Читая Смелянского, я вспоминаю этого Ефремова. Грустного, потухшего, разочарованного в друзьях, устало безразличного к врагам. Похоже, ему было одинаково нехорошо и с теми, и с другими. Он слишком хорошо знал им цену. Но дело было сделано, жизнь прошла с этими людьми. Обо всем этом Смелянский пишет с горечью и досадой. Ему искренне жаль времени, унесшего с собой столько планов и надежд, из которых мало чему удалось сбыться. Ему жаль Ефремова, надорвавшегося в неравном поединке с жизнью, которая все равно оказалась сильнее. Недаром книга начинается с описания его ухода, мучительного и долгого, и им же заканчивается. The rest is silence, как сказано в финале великой пьесы, которую Олег Ефремов так и не поставил. Дальше — тишина.

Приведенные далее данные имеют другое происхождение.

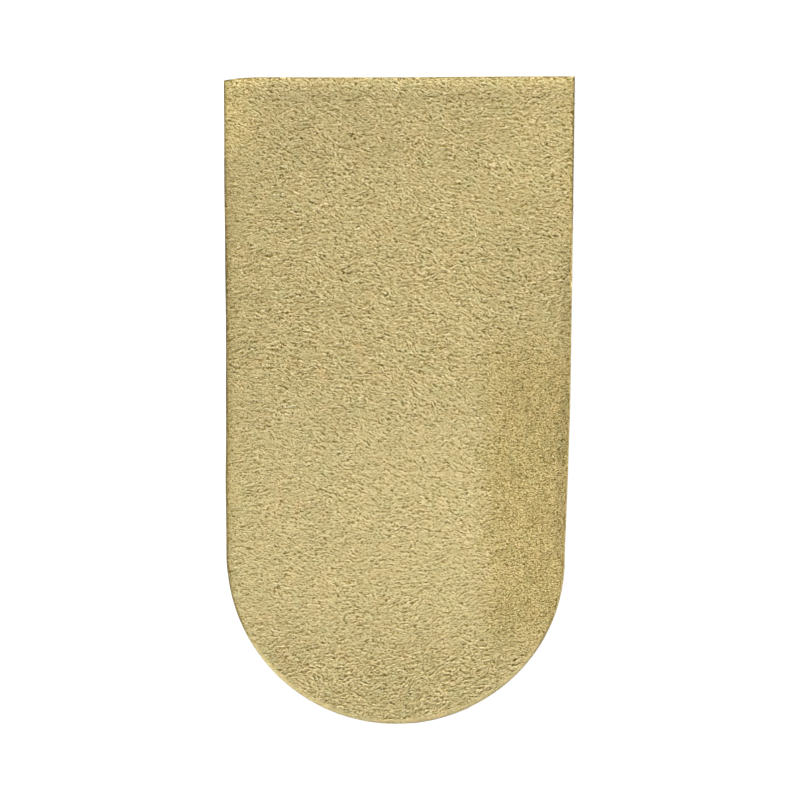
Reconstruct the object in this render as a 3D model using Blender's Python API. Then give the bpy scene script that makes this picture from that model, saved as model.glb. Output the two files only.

Кончилась эпоха. Ушла одна«натура», пришла другая. У самого Анатолия Смелянского теперь есть возможность наблюдать ее ежедневно в аудиториях и коридорах Школы-студии МХАТа, ректором которой он является. Недавно там сделали капитальный ремонт, и Смелянский распорядился развесить на этажах портреты бывших мхатовских педагогов и всех выпускников. Пусть молодые знают, какие люди здесь учили и учились. Теперь они смотрят друг на друга.